Adam Fantilli was trying to get the game up and running on his laptop.
The freshman forward’s Michigan Wolverines were set to play the Michigan State Spartans in a clash of NCAA rivals.
Fantilli’s only problem? The matchup wasn’t available to stream online.
Undeterred and still keen to watch some hockey following a long practice session at Canada’s world junior selection camp, Connor Bedard offered a solution – the phenom’s Regina Pats were playing the Prince Albert Raiders in Western Hockey League action and suggested that as an alternative.
Fantilli was sold.
“(Bedard) was telling me some funny stories about the barn they were playing in,” he recounted the following morning. “Just talking to me about how their team plays and things like that.”
Apart from looking to help Canada claim a 20th gold medal at the world junior hockey championship, which begins Dec. 26 in Halifax and Moncton, the duo is poised to be linked for the rest of their careers for another reason.
Bedard – a centre with sublime skill and a shot already being compared to that of Toronto Maple Leafs sniper and reigning Maurice (Rocket) Richard Trophy winner Auston Matthews – is considered a virtual lock to be the No. 1 selection at the 2023 NHL draft.
Fantilli, meanwhile, is in a group of players expected to battle it out for the second slot when teams make their picks in June.
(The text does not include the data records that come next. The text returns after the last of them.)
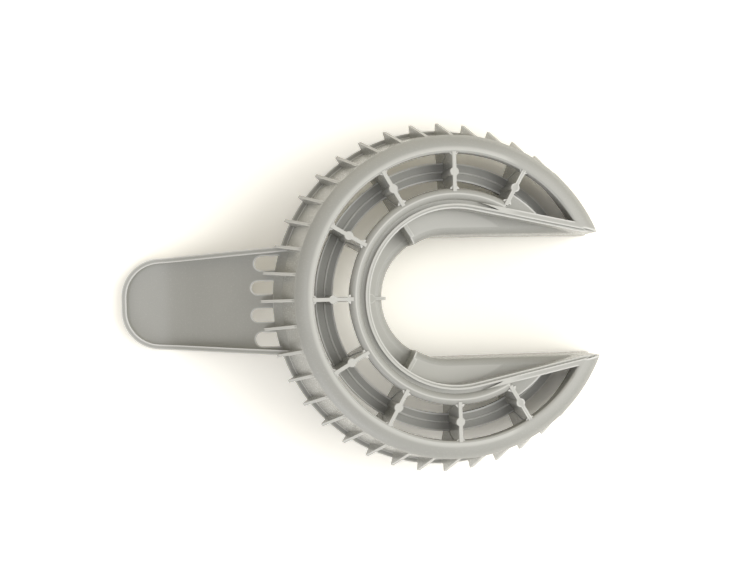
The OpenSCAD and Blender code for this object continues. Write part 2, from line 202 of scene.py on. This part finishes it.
class TableStage(bpy.types.PropertyGroup):
    """White table, four soft lights, an even room and the camera above."""

    table_size: FloatProperty(
        name="Table size", description="Side of the square table top", subtype="DISTANCE",
        unit="LENGTH", min=0.5, max=20, default=6.0,
    )
    table_colour: FloatVectorProperty(
        name="Table colour", description="Colour that the table throws back on the filter",
        subtype="COLOR", size=3, min=0, max=1, default=linear("#e6e4dc"),
    )
    seen_colour: FloatVectorProperty(
        name="Seen table colour", description="Colour of the table as the camera and reflections see it",
        subtype="COLOR", size=3, min=0, max=1, default=linear("#fffcf4"),
    )
    seen_brightness: FloatProperty(
        name="Seen table brightness", description="How much brighter than its colour the table is seen",
        min=0, max=3, default=1.5,
    )
    window_level: FloatProperty(
        name="Window", description="Brightness of the wide soft light at the open side", min=0, default=3.75,
    )
    ceiling_level: FloatProperty(
        name="Ceiling light", description="Brightness of the soft light overhead", min=0, default=2.2,
    )
    front_level: FloatProperty(
        name="Front light", description="Brightness of the low soft light in front of the handle",
        min=0, default=3.3,
    )
    back_level: FloatProperty(
        name="Back light", description="Brightness of the low soft light behind", min=0, default=1.4,
    )
    room_level: FloatProperty(
        name="Room", description="Brightness of the even light from the whole room", min=0, default=0.1,
    )
    camera_height: FloatProperty(
        name="Camera height", description="Height of the lens above the table", subtype="DISTANCE",
        unit="LENGTH", min=0.1, max=5, default=360 * MM,
    )
    camera_x: FloatProperty(
        name="Camera X", description="Place of the lens along the handle", subtype="DISTANCE",
        unit="LENGTH", default=6.35 * MM,
    )
    camera_y: FloatProperty(
        name="Camera Y", description="Place of the lens across the handle", subtype="DISTANCE",
        unit="LENGTH", default=-0.47 * MM,
    )
    camera_lean: FloatProperty(
        name="Camera lean", description="Lean of the lens away from straight down", subtype="ANGLE",
        unit="ROTATION", default=math.radians(0.324),
    )
    camera_turn: FloatProperty(
        name="Camera turn", description="Turn of the picture on the table", subtype="ANGLE",
        unit="ROTATION", default=math.radians(-1.42),
    )
    lens: FloatProperty(
        name="Lens", description="Focal length in millimetres on a 36 mm sensor",
        min=10, max=300, default=58.05,
    )


def ring_axis(look):
    """Direction of the ring's axis, upwards."""
    return (math.sin(look.ring_lean), 0, math.cos(look.ring_lean))


def ring_places(material, look, place, normal):
    """A point's radius from the ring's axis, its height along the axis over the ring's centre, and the
    cosine between its normal and the axis."""
    axis = ring_axis(look)
    offset = add_node(
        material, "ShaderNodeVectorMath", {"operation": "SUBTRACT"}, {1: look.ring_centre}, {0: place},
    ).outputs["Vector"]
    across = add_node(
        material, "ShaderNodeVectorMath", {"operation": "CROSS_PRODUCT"}, {1: axis}, {0: offset},
    ).outputs["Vector"]
    radius = add_node(
        material, "ShaderNodeVectorMath", {"operation": "LENGTH"}, None, {0: across},
    ).outputs["Value"]
    height = add_node(
        material, "ShaderNodeVectorMath", {"operation": "DOT_PRODUCT"}, {1: axis}, {0: offset},
    ).outputs["Value"]
    facing = add_node(
        material, "ShaderNodeVectorMath", {"operation": "DOT_PRODUCT"}, {1: axis}, {0: normal},
    ).outputs["Value"]
    return radius, height, facing


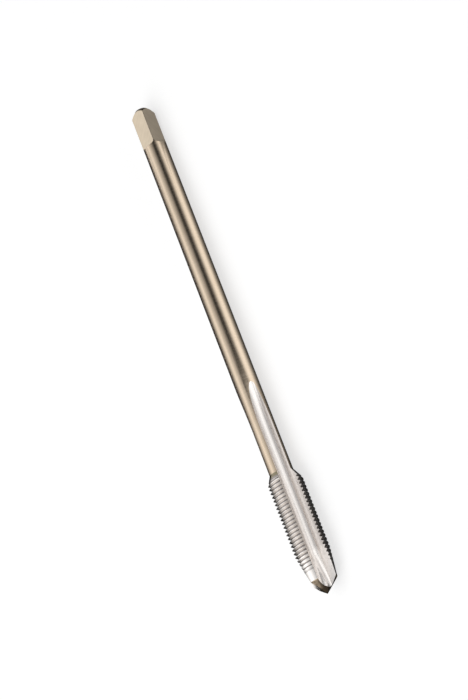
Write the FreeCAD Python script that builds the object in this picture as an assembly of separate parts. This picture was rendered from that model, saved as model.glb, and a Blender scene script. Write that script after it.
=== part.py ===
import FreeCAD, Part
import math
import os

from FreeCAD import Vector

# A machine tap for a fine right-hand thread, made from one bar of tool steel. Lengths are in millimetres and angles
# in degrees. The tap is made standing on its point: z is the distance from the point along the axis.

# Bar and lengths from the point
OVERALL_LENGTH = 70.0
SHANK_DIAMETER = 3.1
THREAD_LENGTH = 14.5
LEAD_LENGTH = 5.3
LEAD_TIP_DIAMETER = 3.6
POINT_ANGLE = 95.0
NECK_CONE_ANGLE = 27.0

# Thread
MAJOR_DIAMETER = 4.5
PITCH = 0.5
THREAD_DEPTH = 0.3
CREST_FLAT = 0.0625
THREAD_ANGLE = 60.0

# Driving square and its chamfered end
SQUARE_ACROSS_FLATS = 2.25
SQUARE_LENGTH = 5.85
END_FACE_DIAMETER = 1.76
END_CHAMFER_LENGTH = 0.8

# Flutes
FLUTE_COUNT = 3
FLUTE_WIDTH_ANGLE = 62.0
RAKE_ANGLE = 3.0
CORE_DIAMETER = 1.5
FLOOR_RADIUS = 1.4
FLUTE_LENGTH = 27.8
WHEEL_RADIUS = 25.0
WHEEL_LEAN_ANGLE = 13.0

# Gun nose, the left-hand twist of each flute towards the point
NOSE_LENGTH = 5.4
NOSE_TWIST_PER_MM = 4.6
NOSE_CORE_DIAMETER = 1.3
NOSE_FLOOR_RADIUS = 1.3
NOSE_SECTIONS = 6

# How far a cutting tool reaches past the surface that it leaves
CLEAR = 0.5
CREST_CLEAR = 0.02

shank_r = SHANK_DIAMETER / 2
major_r = MAJOR_DIAMETER / 2
lead_tip_r = LEAD_TIP_DIAMETER / 2
core_r = CORE_DIAMETER / 2
nose_core_r = NOSE_CORE_DIAMETER / 2
point_height = lead_tip_r / math.tan(math.radians(POINT_ANGLE / 2))
neck_height = (major_r - shank_r) / math.tan(math.radians(NECK_CONE_ANGLE))
shank_start = THREAD_LENGTH + neck_height
shoulder_z = OVERALL_LENGTH - SQUARE_LENGTH
half_flute = FLUTE_WIDTH_ANGLE / 2


def polar(radius, angle, z=0.0):
    """The point at a radius and an angle about the axis."""
    turn = math.radians(angle)
    return Vector(radius * math.cos(turn), radius * math.sin(turn), z)


def face_of(edges):
    return Part.Face(Part.Wire(edges))


def polyline(points):
    """Straight edges through the points and back to the first."""
    return [Part.makeLine(a, b) for a, b in zip(points, points[1:] + points[:1])]


def blank():
    """The turned bar: point, lead, thread blank, cone to the shank, shank and chamfered end."""
    outline = [
        Vector(0, 0, 0),
        Vector(lead_tip_r, 0, point_height),
        Vector(major_r, 0, LEAD_LENGTH),
        Vector(major_r, 0, THREAD_LENGTH),
        Vector(shank_r, 0, shank_start),
        Vector(shank_r, 0, OVERALL_LENGTH - END_CHAMFER_LENGTH),
        Vector(END_FACE_DIAMETER / 2, 0, OVERALL_LENGTH),
        Vector(0, 0, OVERALL_LENGTH),
    ]
    return face_of(polyline(outline)).revolve(Vector(0, 0, 0), Vector(0, 0, 1), 360)


def square_cutter():
    """What is milled off round the driving square, down to a shoulder across the axis. A flat faces the way that the
    first flute does."""
    ring = Part.makeCylinder(shank_r + CLEAR, SQUARE_LENGTH + CLEAR, Vector(0, 0, shoulder_z))
    half = SQUARE_ACROSS_FLATS / 2
    corner = Vector(-half, -half, shoulder_z - CLEAR)
    return ring.cut(Part.makeBox(2 * half, 2 * half, SQUARE_LENGTH + 3 * CLEAR, corner))


def thread_groove():
    """The 60 degree groove that runs along a right-hand helix from the lead out through the neck cone."""
    slope = math.tan(math.radians(THREAD_ANGLE / 2))
    crest_half = (PITCH - CREST_FLAT) / 2
    root_half = crest_half - THREAD_DEPTH * slope
    top_half = crest_half + CREST_CLEAR * slope
    root_r = major_r - THREAD_DEPTH
    top_r = major_r + CREST_CLEAR
    start_z = point_height
    turns_height = math.ceil((shank_start - start_z) / PITCH) * PITCH
    profile = [
        Vector(root_r, 0, start_z - root_half),
        Vector(top_r, 0, start_z - top_half),
        Vector(top_r, 0, start_z + top_half),
        Vector(root_r, 0, start_z + root_half),
    ]
    helix = Part.makeLongHelix(PITCH, turns_height, root_r)
    helix.translate(Vector(0, 0, start_z))
    sweep = Part.BRepOffsetAPI.MakePipeShell(Part.Wire(helix.Edges))
    sweep.setFrenetMode(True)
    sweep.add(Part.Wire(polyline(profile)))
    sweep.build()
    sweep.makeSolid()
    return sweep.shape()


def flute_outline(core, floor_radius, outer):
    """A flute's section, its middle on +X: a straight cutting face, and a round floor that touches the core circle
    and rises to the heel of the land before."""
    heel = polar(major_r, -half_flute)
    # The floor's centre lies floor_radius from the heel and from the core circle.
    centre_d = core + floor_radius
    along = (centre_d**2 - floor_radius**2 + major_r**2) / (2 * major_r)
    across = math.sqrt(centre_d**2 - along**2)
    centre = polar(along, -half_flute) + polar(across, 90 - half_flute)
    # The cutting face is a line that passes the axis on its far side by the rake's offset.
    face_angle = half_flute - RAKE_ANGLE
    face_dir = polar(1, face_angle)
    offset = polar(major_r * math.sin(math.radians(RAKE_ANGLE)), face_angle + 90)
    to_centre = offset - centre
    half_b = face_dir.dot(to_centre)
    reach = math.sqrt(half_b**2 - to_centre.dot(to_centre) + floor_radius**2)
    root = offset + face_dir * (-half_b - reach)
    tip = offset + face_dir * math.sqrt(outer**2 - offset.dot(offset))
    # The floor runs on past the heel until it is outside the blank.
    centre_angle = math.degrees(math.atan2(centre.y, centre.x))
    share = (outer**2 + centre_d**2 - floor_radius**2) / (2 * outer * centre_d)
    heel_out = polar(outer, centre_angle - math.degrees(math.acos(share)))
    lowest = centre * (core / centre_d)
    return root, lowest, heel_out, tip


def flute_wire(core, floor_radius, outer, z=0.0, turn=0.0):
    root, lowest, heel_out, tip = flute_outline(core, floor_radius, outer)
    edges = [
        Part.Arc(root, lowest, heel_out).toShape(),
        Part.makeLine(heel_out, tip),
        Part.makeLine(tip, root),
    ]
    wire = Part.Wire(edges)
    wire.rotate(Vector(0, 0, 0), Vector(0, 0, 1), turn)
    wire.translate(Vector(0, 0, z))
    return wire


def flute_cutter():
    """One straight flute from the point to where the wheel starts to rise, and its run-out along the wheel's arc."""
    outer = major_r + CLEAR
    depth = shank_r - core_r
    run_out = math.sqrt(WHEEL_RADIUS**2 - (WHEEL_RADIUS - depth) ** 2)
    rise_z = FLUTE_LENGTH - run_out
    section = Part.Face(flute_wire(core_r, FLOOR_RADIUS, outer, rise_z))
    straight = section.extrude(Vector(0, 0, -rise_z - CLEAR))
    wheel_centre = polar(core_r + WHEEL_RADIUS, -WHEEL_LEAN_ANGLE, rise_z)
    wheel_axis = polar(1, 90 - WHEEL_LEAN_ANGLE)
    swing = math.degrees(math.acos(1 - (depth + CLEAR) / WHEEL_RADIUS))
    rising = section.revolve(wheel_centre, wheel_axis, swing)
    return [straight, rising]


def nose_cutter():
    """One gun-nose cut: the flute's section, turned evenly about the axis towards the point."""
    outer = major_r + CLEAR
    start = NOSE_LENGTH + CLEAR
    step = (start + CLEAR) / (NOSE_SECTIONS - 1)
    wires = []
    for i in range(NOSE_SECTIONS):
        z = start - i * step
        wires.append(flute_wire(nose_core_r, NOSE_FLOOR_RADIUS, outer, z, NOSE_TWIST_PER_MM * (NOSE_LENGTH - z)))
    return Part.makeLoft(wires, True, False)


def tap():
    """The finished tap, standing on its point with the middle of its first flute on +X."""
    body = blank().cut(square_cutter()).cut(thread_groove())
    cutters = flute_cutter() + [nose_cutter()]
    for i in range(FLUTE_COUNT):
        for cutter in cutters:
            placed = cutter.copy()
            placed.rotate(Vector(0, 0, 0), Vector(0, 0, 1), i * 360 / FLUTE_COUNT)
            body = body.cut(placed)
    return body


def laid_down(body):
    """The tap as it comes to rest: on the crests either side of its lowest flute, where the full thread ends, and on
    the rim of the shank at the shoulder. The point looks to -X, and the lowest flute and flat look down."""
    crest_height = major_r * math.cos(math.radians(half_flute))
    dip = math.degrees(math.atan((crest_height - shank_r) / (shoulder_z - THREAD_LENGTH)))
    # Standing +Z goes to +X and standing +X to -Z. The drive end then dips by the angle that it lies at.
    body.rotate(Vector(0, 0, 0), Vector(0, 1, 0), 90 + dip)
    drop = shank_r / math.cos(math.radians(dip)) + shoulder_z * math.sin(math.radians(dip))
    body.translate(Vector(-OVERALL_LENGTH / 2, 0, drop))
    return body


os.makedirs("parts", exist_ok=True)
laid_down(tap()).exportStep("parts/thread_tap.step")
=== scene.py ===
"""A spiral-point machine tap for a fine right-hand thread: its ground surface, finishes and a plain studio.

The tap's shape is worked out standing on its point, in millimetres: x and y lie across the axis as one
complex number, the middle of the first flute on +x, and z is the distance from the point. It is then laid
down as the frame has it.
"""

import math

import bmesh
import bpy
import numpy as np
from bpy.props import FloatProperty, FloatVectorProperty, IntProperty, PointerProperty
from mathutils import Matrix, Vector


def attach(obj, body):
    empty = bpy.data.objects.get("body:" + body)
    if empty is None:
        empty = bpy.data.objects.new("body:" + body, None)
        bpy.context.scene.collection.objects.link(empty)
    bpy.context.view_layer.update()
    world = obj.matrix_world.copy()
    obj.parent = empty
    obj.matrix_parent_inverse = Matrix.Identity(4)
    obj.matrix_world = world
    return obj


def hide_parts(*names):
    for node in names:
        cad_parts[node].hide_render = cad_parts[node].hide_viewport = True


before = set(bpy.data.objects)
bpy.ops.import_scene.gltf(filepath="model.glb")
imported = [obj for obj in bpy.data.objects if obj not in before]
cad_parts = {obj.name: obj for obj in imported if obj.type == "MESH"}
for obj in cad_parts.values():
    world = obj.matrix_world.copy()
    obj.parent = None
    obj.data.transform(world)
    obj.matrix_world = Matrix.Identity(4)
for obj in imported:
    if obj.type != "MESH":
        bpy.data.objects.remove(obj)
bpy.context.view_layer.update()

bl_info = {
    "name": "Thread Tap",
    "version": (1, 0, 0),
    "blender": (4, 5, 0),
    "location": "View3D > Sidebar > Thread Tap",
    "description": "Builds a spiral-point machine tap with its ground thread, flutes and drive square",
    "category": "Add Mesh",
}

NODE = "thread_tap"
MM = 0.001
DEGREE = math.radians(1.0)
WHITE = (1.0, 1.0, 1.0)
FLUTES = 3
FLUTE_STEP = 360.0 / FLUTES

# Segments of the grid across each land, flute floor, nose floor and cutting face, and across each flat and
# corner of the square. Once round the tap is the same number either way.
LAND_COLUMNS = 34
FLOOR_COLUMNS = 14
NOSE_COLUMNS = 10
FACE_COLUMNS = 6
FLAT_COLUMNS = 46
CORNER_COLUMNS = 2

# Segments of the grid along the tap
POINT_ROWS = 28
RUN_OUT_ROWS = 48
SHANK_ROWS = 18
SHOULDER_ROWS = 8
FLAT_ROWS = 8
CHAMFER_ROWS = 3
END_ROWS = 4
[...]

Despite the obvious comparisons with Bedard, the 18-year-old from Nobleton, Ont., said they have zero issues or any type of rivalry.
“We were joking about it,” Fantilli said. “We don’t wish bad on each other. He’s a great player. There’s absolutely nothing to be upset about. Just watch him do his thing, learn what I can from him.”
Bedard, who’s on the smaller side at five foot 10 and 185 pounds, described Fantilli as “a whole package” with his speed, skill and six-foot-two, 195-pound frame.
“He can control the game and drive the game,” said the 17-year-old from North Vancouver, B.C. “Love watching him play.”
“We’re good friends,” Bedard added. “Hoping all the best for him.”
Fantilli, who suited up for Canada at the 2022 under-18 world championships, has 11 goals and 26 points in just 16 games this season at Michigan.
“I don’t know about surprise,” he said of his start. “Definitely happy about it. Things have been going well.”
Hockey Canada director of player personnel Alan Millar described what Fantilli brings as “intriguing” with the team set to make 10 cuts down to 20 skaters and two goalies on Monday.
“A guy that has been around our programs,” he said. “Now we’ll see how it translates at this level, and if he can earn his way onto our club.”
Canadian head coach Dennis Williams said there’s no doubting the forward’s natural offensive ability.
“Student of the game,” Williams said. “My discussions with him is, ‘Can he play without the puck and defend hard and do the things that we want this team to do?’”
Fantilli, who scored twice in Sunday’s 5-2 exhibition victory over a squad of university players, has tried to mould his skillset after NHL stars Nathan MacKinnon, Patrice Bergeron and Jamie Benn.
He also makes a point of watching Matthews, who last season became the first NHLer in a decade to score 60 goals, whenever possible.
“Something that doesn’t happen very often,” he said of the No. 1 pick at the 2016 draft’s offensive output in 2021-22. “To do it with such a variety of scoring was so special.”
But despite growing up just north of Toronto, don’t assume Fantilli is a Leafs fan.
“My dad kind of brainwashed me into the (Boston) Bruins,” he said with a smile.
Fantilli wasn’t aware Bedard is on a 27-game point streak (27 goals, 37 assists) in the WHL, but said seeing his contemporary consistently trend on social media after the latest audacious deke or goal provides motivation.
“It’s every kid’s dream to go as high as they can,” Fantilli said of the draft in Nashville. “Doing the best I can, I know he’s doing the best he can.”
A player’s draft year can be a stressful time, but Fantilli is doing his best to navigate potential pitfalls.
“Staying in the moment is the biggest thing,” he said. “Let the cards fall where they may.”
Fantilli is also planning to use the experience of Shane Wright – the centre dropped from the top of the draft board to No. 4 in July and has been loaned to Canada for the world juniors by the Seattle Kraken – over his roller-coaster 12 months.
“He dealt with some adversity,” Fantilli said. “He’s learning how to be a pro. He’s being immersed in that kind of culture.”
The big forward with big skating strides watches lots of NHL games and knows where teams sit in the standings but insists he’s yet to envision himself in a specific jersey.
“It’s the NHL,” Fantilli said. “You just want to pull on one of them.”
And there are currently red and white threads to worry about as he aims to make the world junior roster.
“You’re playing for every Canadian across the country … it’s our biggest thing.”
Fantilli is doing everything he can to be there.